Add the broth, tomatoes, sugar, thyme, and 1/4 tsp. each salt and pepper. Bring to a simmer over medium-high heat while stirring. Reduce the heat to low, and simmer for 20 minutes.
Discard the thyme sprig. Let cool briefly and then purée in two or three batches in a blender or food processor. Serve warm or at room temperature, garnished with the herbs.

Popped Quinoa With Tzatziki and Chickpeas

Pack 1 cup quinoa with 1/2 cup cooked chickpeas and some vegetables in a container. Top with 1/4 cup tzatziki sauce or bring the sauce with you in a separate container.

Double or triple the recipe and serve for dinner on a weeknight. Make sure the kids hear the popping sounds, they make the quinoa sound tasty.
1 tablespoon olive oil or butter
1 cup quinoa
1 teaspoon salt, or to taste
1-1/2 cups broth or water
Heat olive oil or butter in a medium saucepan with a tight-fitting lid. Add quinoa and salt and stir to coat with oil. Keep stirring until you hear “popping” sounds (just like popcorn) and the quinoa emanates nutty aromas. Add water or broth and bring to a boil. Cover, reduce heat and simmer approx. 20-25 minutes until all water is absorbed and quinoa is slightly "puffed.” Take off the heat, fluff with a fork, cover and let sit for 5 minutes. To intensify the nutty flavor, you can stir in some good butter (preferably from grass-fed cows).

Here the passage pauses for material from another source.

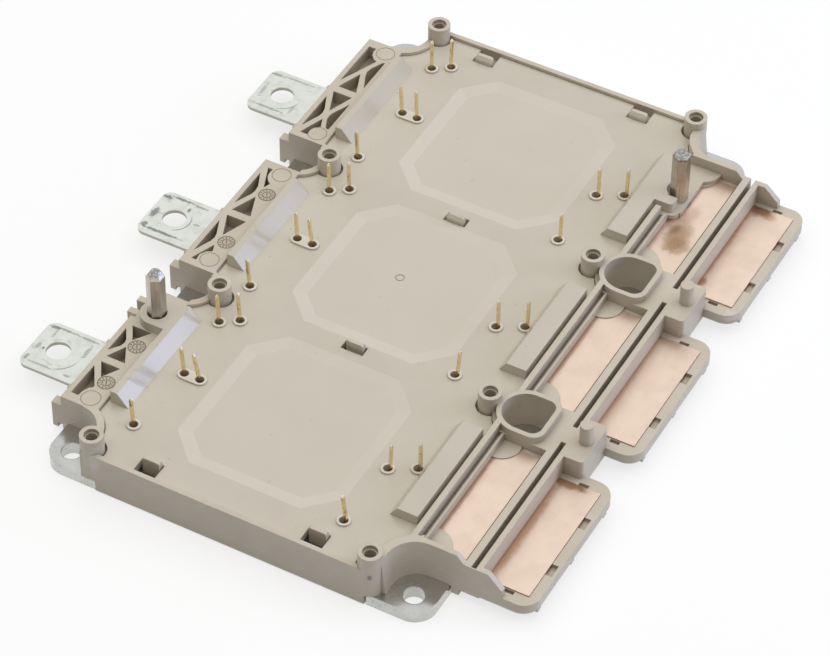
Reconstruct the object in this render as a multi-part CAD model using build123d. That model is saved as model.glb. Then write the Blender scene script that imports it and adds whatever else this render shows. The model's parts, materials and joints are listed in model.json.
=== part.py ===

1 large zucchini or other summer squash, scraped but not peeled
1 teaspoon sea salt, plus more to taste
4 cloves garlic, peeled and minced
2 cups (450 gr) Greek yogurt
1/3 cup chopped dill and fresh mint, mixed
1 tablespoon olive oil
Shred zucchini with the large holes of a box grater. Mix the the zucchini in a strainer with the salt, and let them stand for about 30 minutes, shaking and turning them a few times to encourage them to expel their water.
After they’ve drained, squeeze the shredded zucchini in a dishtowel to get out most of the excess liquid, and transfer to a large bowl.
Mix zucchini with the garlic, yogurt, herbs, and olive oil, and taste, adding more salt if desired. Depending on the brand of yogurt, you might want to add a squirt of fresh lemon juice or a little sour cream if you want it more tangy and or rich.

Roasted Garlic
It’s creamy, it’s aromatic, and your co-workers will thank you for the lack of a garlicky aroma. Add to sauces and dressing or even use as a spread. 3 large heads garlic, cut horizontally in half
3 cups extra virgin olive oil
4 sprigs thyme
1-1/2 teaspoons black peppercorns
Preheat the oven to 350 F. Cut off the top of the garlic heads. Put them in a small casserole or ovenproof pot and pour the olive oil over them. Add the thyme and pepper. Cover with a lid or foil and bake for 45 minutes to 1 hour, until the garlic is soft.
Cubicle Meal Salad With Local Cherry Tomatoes
We can’t get enough of those cherry tomatoes. Here they are combined with beans and shredded local chicken breast (you can get some from Griggstown Poultry Farm) to make a hearty salad that will keep you going until dinner.
1 16-ounce can cannellini beans, drained and rinsed
2 cups local cherry tomatoes, halved
1/2 cup (4 ounces) cooked chicken breast, diced
1 tablespoon aged sherry vinegar
1 teaspoon Dijon mustard
Sea salt
Freshly ground black pepper
1/4 cup excellent olive oil
1 cup baby arugula leaves, packed separately

In a large bowl, combine white beans, tomatoes and chicken. In a small bowl, whisk together the vinegar, mustard and a little salt and pepper. Add the oil, whisking constantly so that the dressing emulsifies and thickens. Season to taste.
Pour the dressing over the salad and toss to coat. Pack a serving into a plastic container. Take the arugula along and mix it in just before eating.